County prepares for emergency radio system upgrade

The new system would increase potential talk paths and allow for encryption.
by: Jonathan Simmons News Editor

Flagler County’s emergency radio system has some issues: Equipment is nearing the end of its life expectancy, coverage in some areas is spotty, and first responders can have trouble getting a signal in certain large buildings, like schools and big box stores.

The county’s proposed 800 MHz radio system upgrade is expected to solve those issues, improving radio capability for Flagler County Fire Rescue, the Flagler County Sheriff’s Office, and emergency and public works staff in Palm Coast, Flagler Beach and Bunnell. The change would involve about 2,100 individual radios and 15 dispatch consoles.

County Administrator Craig Coffey told county commissioners at a county workshop Nov. 13 that the project has been put out to bid, but the county is still finalizing costs and has not yet chosen a contractor.

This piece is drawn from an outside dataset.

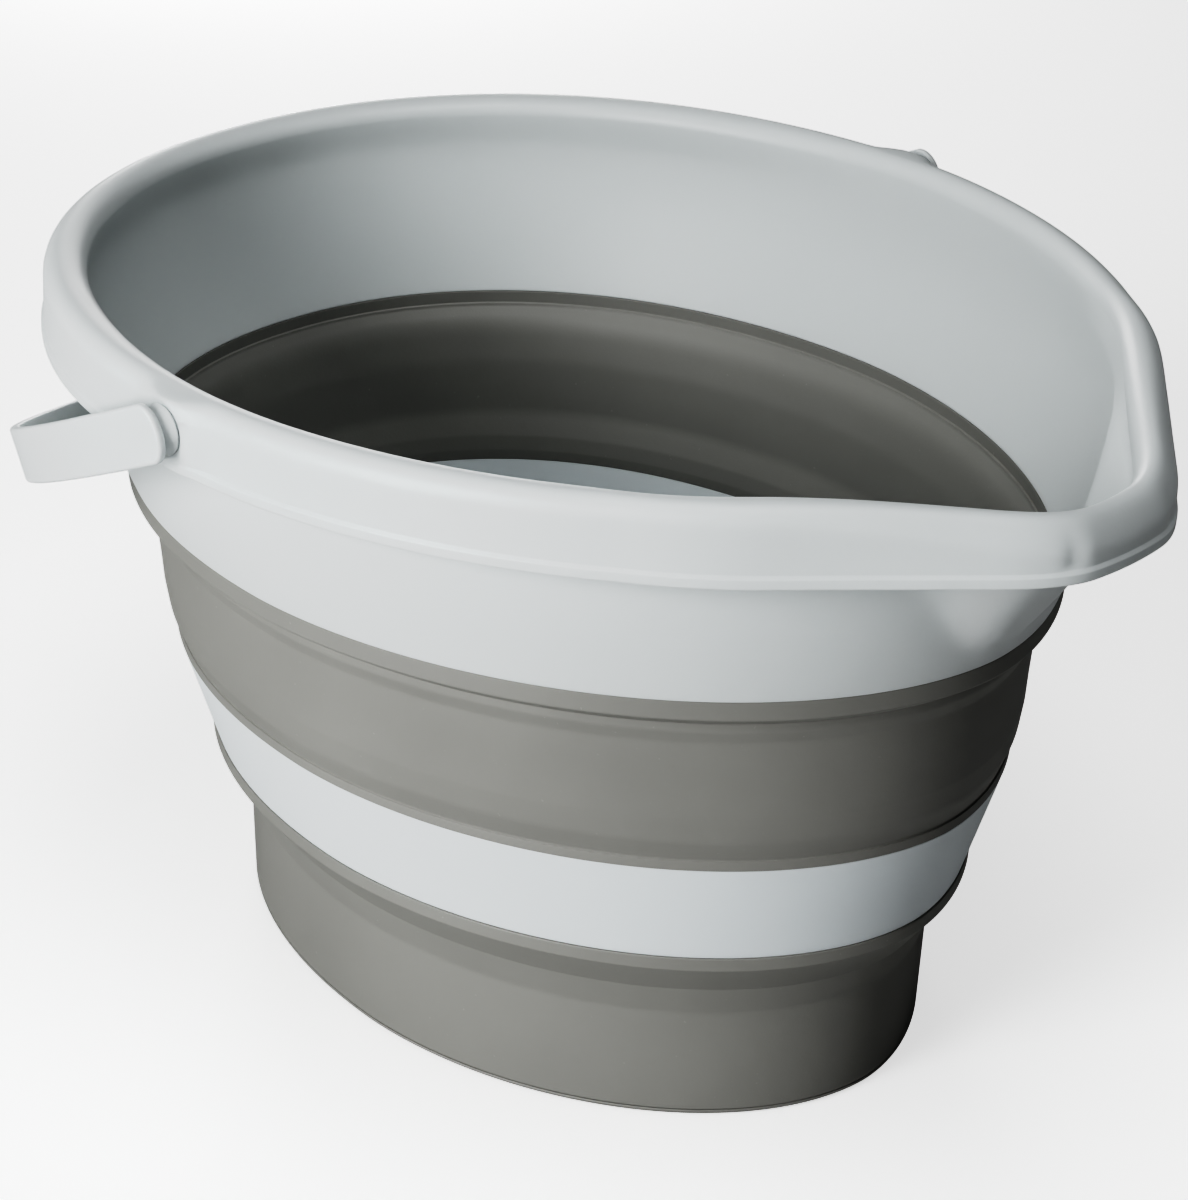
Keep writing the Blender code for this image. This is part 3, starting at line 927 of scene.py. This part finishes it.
def shape_rear(piece):
    """Round the rear half of the rim: a broader roll inside, and a skirt that flares a little."""
    sizes = bpy.context.scene.bucket_sizes
    skirt_bottom = RIM_HEIGHT - sizes.skirt_depth
    for vertex in piece.data.vertices:
        place = vertex.co
        if place.x > 0.0 or place.z < skirt_bottom - REAR_MARGIN:
            continue
        along = (abs(place.x) / (LIP_HALF + REAR_EXTRA_RIM)) ** REAR_FULLNESS
        across = (abs(place.y) / LIP_HALF) ** REAR_FULLNESS
        flat = Vector((place.x, place.y, 0.0))
        inside = flat.length * (1.0 / (along + across) ** (1.0 / REAR_FULLNESS) - 1.0)
        down = (LIP_CENTRE - place.z) / (LIP_CENTRE - skirt_bottom)
        roll = smooth_step(inside / LIP_RADIUS)
        roll *= smooth_step((place.z - LIP_CENTRE + REAR_ROLL_DEPTH) / REAR_ROLL_DEPTH)
        flare = smooth_step((-inside - REAR_FLARE_START) / REAR_FLARE_FADE) * max(down, 0.0)
        shift = sizes.rear_flare * flare - sizes.rear_roll * roll
        place += flat.normalized() * shift * smooth_step(-place.x / REAR_ONSET)


def deepen_lip(piece):
    """Roll the lip over more broadly round the spout, where liquid runs over it."""
    sizes = bpy.context.scene.bucket_sizes
    for vertex in piece.data.vertices:
        place = vertex.co
        across = abs(place.y)
        share = 1.0 - smooth_step((across - SPILL_HALF) / SPILL_FADE)
        if place.x < SPILL_START or share <= 0.0:
            continue
        crest = RIM_HEIGHT - sizes.spout_dip * dip_share(sizes, across)
        down = max(crest - place.z, 0.0)
        inward = sizes.crest_shift * share * (1.0 - smooth_step(down / CREST_DEPTH))
        place.z -= down * SPILL_SHARE * share * (1.0 - smooth_step(down / SPILL_DEPTH))
        sideways = SPOUT_FLANK_SLOPE * smooth_step(across / SPOUT_NOSE_HALF)
        away = Vector((1.0, math.copysign(sideways, place.y), 0.0)).normalized()
        place -= away * inward


def fold_corners(piece):
    """Press a shallow upright fold into the skirt beside both corners of the spout."""
    sizes = bpy.context.scene.bucket_sizes
    bead_top = RIM_HEIGHT - sizes.skirt_depth + sizes.bead_height
    for vertex in piece.data.vertices:
        place = vertex.co
        from_fold = abs(place.y) - FOLD_FROM_MIDDLE
        if place.x < FOLD_START or abs(from_fold) > FOLD_REACH:
            continue
        face = FOLD_FACE - FOLD_FACE_SLOPE * abs(place.y)
        outer = smooth_step((place.x - face) / FOLD_FACE_FADE)
        rise = smooth_step((place.z - bead_top) / FOLD_FOOT_FADE)
        rise *= 1.0 - smooth_step((place.z - FOLD_TOP) / FOLD_TOP_FADE)
        place.x -= sizes.corner_fold * outer * rise * math.exp(-((from_fold / FOLD_WIDTH) ** 2))


class OBJECT_OT_bucket_collar(bpy.types.Operator):
    """Make the rim, skirt, spout and collar wall, with the pivot bosses"""

    bl_idname = "object.bucket_collar"
    bl_label = "Collar and spout"

    def execute(self, context):
        finish = context.scene.bucket_finish
        material = hard_plastic("collar_plastic", finish.hard_colour, finish.hard_roughness)
        collar = moulding("collar_moulding", collar_section(), material)
        raise_mounds(collar)
        shape_rear(collar)
        deepen_lip(collar)
        fold_corners(collar)
        bosses = turned_pair("pivot_bosses", BOSS_PROFILE, BOSS_SEGMENTS, material)
        for piece in (collar, bosses):
            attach(piece, "collar")
        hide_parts("rim_collar")
        return {"FINISHED"}


class OBJECT_OT_bucket_bands(bpy.types.Operator):
    """Make the two soft folding bands"""

    bl_idname = "object.bucket_bands"
    bl_label = "Folding bands"

    def execute(self, context):
        finish = context.scene.bucket_finish
        material = soft_plastic("band_rubber", finish.soft_colour, finish.soft_roughness)
        upper = moulding("upper_fold", upper_band_section(), material)
        lower = moulding("lower_fold", lower_band_section(), material)
        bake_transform(upper)
        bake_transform(lower)
        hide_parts("upper_fold_band")
        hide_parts("lower_fold_band")
        return {"FINISHED"}


class OBJECT_OT_bucket_ring(bpy.types.Operator):
    """Make the hard ring between the two folds"""

    bl_idname = "object.bucket_ring"
    bl_label = "Middle ring"

    def execute(self, context):
        finish = context.scene.bucket_finish
        material = hard_plastic("ring_plastic", finish.ring_colour, finish.hard_roughness)
        ring = moulding("ring_moulding", ring_section(), material)
        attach(ring, "ring")
        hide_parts("middle_ring")
        return {"FINISHED"}


class OBJECT_OT_bucket_base(bpy.types.Operator):
    """Make the floor plate and the soft foot round it"""

    bl_idname = "object.bucket_base"
    bl_label = "Base"

    def execute(self, context):
        finish = context.scene.bucket_finish
        rubber = soft_plastic("foot_rubber", finish.soft_colour, finish.soft_roughness)
        plastic = hard_plastic("floor_plastic", finish.hard_colour, finish.hard_roughness)
        foot = moulding("foot_ring", foot_section(), rubber)
        plate = make_floor_plate(plastic)
        for piece, node in ((foot, "base_foot"), (plate, "base_plate")):
            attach(piece, "base")
            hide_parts(node)
        return {"FINISHED"}


class OBJECT_OT_bucket_bail(bpy.types.Operator):
    """Make the strap bail with its ears and snap studs"""

    bl_idname = "object.bucket_bail"
    bl_label = "Bail"

    def execute(self, context):
        finish = context.scene.bucket_finish
        material = hard_plastic("bail_plastic", finish.hard_colour, finish.hard_roughness)
        strap = make_strap(material)
        studs = turned_pair("bail_studs", STUD_PROFILE, STUD_SEGMENTS, material)
        for piece in (strap, studs):
            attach(piece, "bail")
        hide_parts("handle_bail")
        return {"FINISHED"}


def camera_axes(studio):
    """Right, up and backward directions of the camera."""
    turn, rise, roll = studio.azimuth, studio.elevation, studio.roll
    level = math.cos(rise)
    back = Vector((math.sin(turn) * level, -math.cos(turn) * level, math.sin(rise)))
    level_right = Vector((math.cos(turn), math.sin(turn), 0.0))
    level_up = back.cross(level_right)
    right = level_right * math.cos(roll) + level_up * math.sin(roll)
    up = level_up * math.cos(roll) - level_right * math.sin(roll)
    return right, up, back


def make_camera(studio):
    """The camera at the photograph's viewing angle."""
    place = Vector(studio.target) + camera_axes(studio)[2] * studio.distance
    data = bpy.data.cameras.new("studio_camera")
    data.lens = studio.lens
    data.sensor_width = SENSOR_WIDTH
    camera = bpy.data.objects.new("studio_camera", data)
    turned = Matrix(camera_axes(studio)).transposed().to_4x4()
    camera.matrix_world = Matrix.Translation(place) @ turned
    bpy.context.scene.collection.objects.link(camera)
    bpy.context.scene.camera = camera


def make_lights(studio):
    """Four soft round lights: key and low on the left, one behind the bucket and one above it."""
    middle = Vector(studio.target)
    right, _, back = camera_axes(studio)
    level_back = Vector((back.x, back.y, 0.0)).normalized()
    # Name, power, disk size, and the way from the middle: towards the camera, right and up
    lights = (
        ("key_light", studio.key_power, 0.75, 0.9936, -1.04256, 0.66),
        ("low_light", studio.low_power, 0.45, 0.9936, -1.04256, -0.02),
        ("rear_light", studio.rear_power, 0.6, -1.6, -0.25, 0.26),
        ("top_light", studio.top_power, 0.9, 0.41, 0.14, 1.55),
    )
    for name, power, size, nearer, rightward, higher in lights:
        way = level_back * nearer + right * rightward + Vector((0.0, 0.0, higher))
        data = bpy.data.lights.new(name, "AREA")
        data.energy = power
        data.shape = "DISK"
        data.size = size
        light = bpy.data.objects.new(name, data)
        light.location = middle + way
        light.rotation_euler = (-way).to_track_quat("-Z", "Y").to_euler()
        bpy.context.scene.collection.objects.link(light)


def seen_and_lit(tree, lit, seen):
    """A value for the camera's own rays, and another for all other light."""
    path = tree.nodes.new("ShaderNodeLightPath")
    return ranged(tree, path, "Is Camera Ray", (0.0, 1.0), (lit, seen))


def floor_paper(studio):
    """Pale paper on a light table: it looks bright, and throws only a little light back up."""
    paper, tree, shader = new_material("floor_paper")
    set_inputs(shader, {"Roughness": 0.9, "Emission Color": (1.0, 1.0, 1.0, 1.0)})
    glow = seen_and_lit(tree, 0.0, studio.floor_glow)
    node_link(tree, glow, "Result", shader, "Emission Strength")
    lit_colour = shaded(studio.floor_colour, studio.floor_bounce)
    tone = colour_mix(tree, lit_colour, shaded(studio.floor_colour, 1.0))
    node_link(tree, seen_and_lit(tree, 0.0, 1.0), "Result", tone, "Factor")
    node_link(tree, tone, "Result", shader, "Base Color")
    return paper


def make_floor(studio):
    """A level floor, wide enough to fill the view."""
    builder = bmesh.new()
    bmesh.ops.create_grid(
        builder, x_segments=FLOOR_SQUARES, y_segments=FLOOR_SQUARES, size=FLOOR_HALF
    )
    floor = finish_mesh("studio_floor", builder, floor_paper(studio), weighted=False)


def make_sky(studio):
    """An even faint light from all sides, behind which the camera sees a pale background."""
    world = bpy.data.worlds.new("studio_sky")
    world.use_nodes = True
    tree = world.node_tree
    sky = tree.nodes["Background"]
    set_inputs(sky, {"Color": (1.0, 1.0, 1.0, 1.0)})
    glow = seen_and_lit(tree, studio.sky, BACKGROUND_GLOW)
    node_link(tree, glow, "Result", sky, "Strength")
    bpy.context.scene.world = world


def printed(light):
    """How bright this much light prints: deep shades, and a slow climb to white."""
    lifted = light**TONE_CONTRAST
    body = TONE_CEILING * lifted / (lifted + TONE_MIDDLE**TONE_CONTRAST)
    return body + TONE_TAIL_SLOPE * max(light - TONE_TAIL_START, 0.0)


def grade(settings):
    """A contrasty print: deep shades, and lit plastic held just below white."""
    settings.view_transform = "Standard"
    settings.use_curve_mapping = True
    mapping = settings.curve_mapping
    mapping.white_level = (TONE_END, TONE_END, TONE_END)
    points = [(light / TONE_END, printed(light)) for light in TONE_LIGHTS + (TONE_END,)]
    curve = mapping.curves[3]
    curve.points[0].location = points[0]
    curve.points[-1].location = points[-1]
    for place in points[1:-1]:
        curve.points.new(*place)
    mapping.update()


class OBJECT_OT_bucket_stage(bpy.types.Operator):
    """Set up the floor, the soft light and the camera"""

    bl_idname = "object.bucket_stage"
    bl_label = "Stage"

    def execute(self, context):
        studio = context.scene.bucket_studio
        make_camera(studio)
        make_floor(studio)
        make_lights(studio)
        make_sky(studio)
        grade(context.scene.view_settings)
        return {"FINISHED"}


PIECES = (
    OBJECT_OT_bucket_collar,
    OBJECT_OT_bucket_bands,
    OBJECT_OT_bucket_ring,
    OBJECT_OT_bucket_base,
    OBJECT_OT_bucket_bail,
    OBJECT_OT_bucket_stage,
)
GROUPS = (
    ("bucket_sizes", BucketSizes),
    ("bucket_finish", BucketFinish),
    ("bucket_studio", BucketStudio),
)


class VIEW3D_PT_bucket(bpy.types.Panel):
    """Lists the bucket's pieces, sizes and finishes"""

    bl_label = "Folding bucket"
    bl_space_type = "VIEW_3D"
    bl_region_type = "UI"
    bl_category = "Bucket"

    def draw(self, context):
        for piece in PIECES:
            self.layout.operator(piece.bl_idname)
        for group_name, _ in GROUPS:
            group = getattr(context.scene, group_name)
            box = self.layout.box()
            for name in group.bl_rna.properties.keys():
                if name not in ("rna_type", "name"):
                    box.prop(group, name)


def register():
    for name, group in GROUPS:
        bpy.utils.register_class(group)
        setattr(bpy.types.Scene, name, PointerProperty(type=group))
    for made in PIECES + (VIEW3D_PT_bucket,):
        bpy.utils.register_class(made)


def unregister():
    for made in (VIEW3D_PT_bucket,) + PIECES[::-1]:
        bpy.utils.unregister_class(made)
    for name, group in GROUPS[::-1]:
        delattr(bpy.types.Scene, name)
        bpy.utils.unregister_class(group)


def main():
    register()
    bpy.ops.object.bucket_collar()
    bpy.ops.object.bucket_bands()
    bpy.ops.object.bucket_ring()
    bpy.ops.object.bucket_base()
    bpy.ops.object.bucket_bail()
    bpy.ops.object.bucket_stage()


if __name__ == "__main__":
    main()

The work would also involve building multiple additional radio towers on county land to add antennas, and replacing existing towers. If the county uses its own towers and rents space on them to private companies — rather than renting space for the government antennas on private towers — it would save about $4.2 million over 15 years, county staff said. All of the towers would be constructed to withstand Category 5 hurricane winds.

Bidirectional amplifiers would be used to improve signals in large buildings like schools, big box stores and Florida Hospital Flagler.

The change would raise the radio system’s “talk paths” from the current seven to a total of 18, allow for encryption so that outsiders couldn’t listen in, and be able to interconnect with systems used in St. Johns County, Putnam County and Volusia County. It would also add features like GPS tracking, noise cancelling microphones and Wi-Fi.

With the new tower placements, the portable radios would have a minimum service area reliability of 97% west of U.S. 1 and 95% in buildings — even large concrete ones — east of U.S. 1.

The county’s current system is a Harris EDACS 8-channel system. The new one would be an Association of Public Safety Communications Officials (APCO) Project 25 Phase 2 Open Standard Architecture 10-channel system.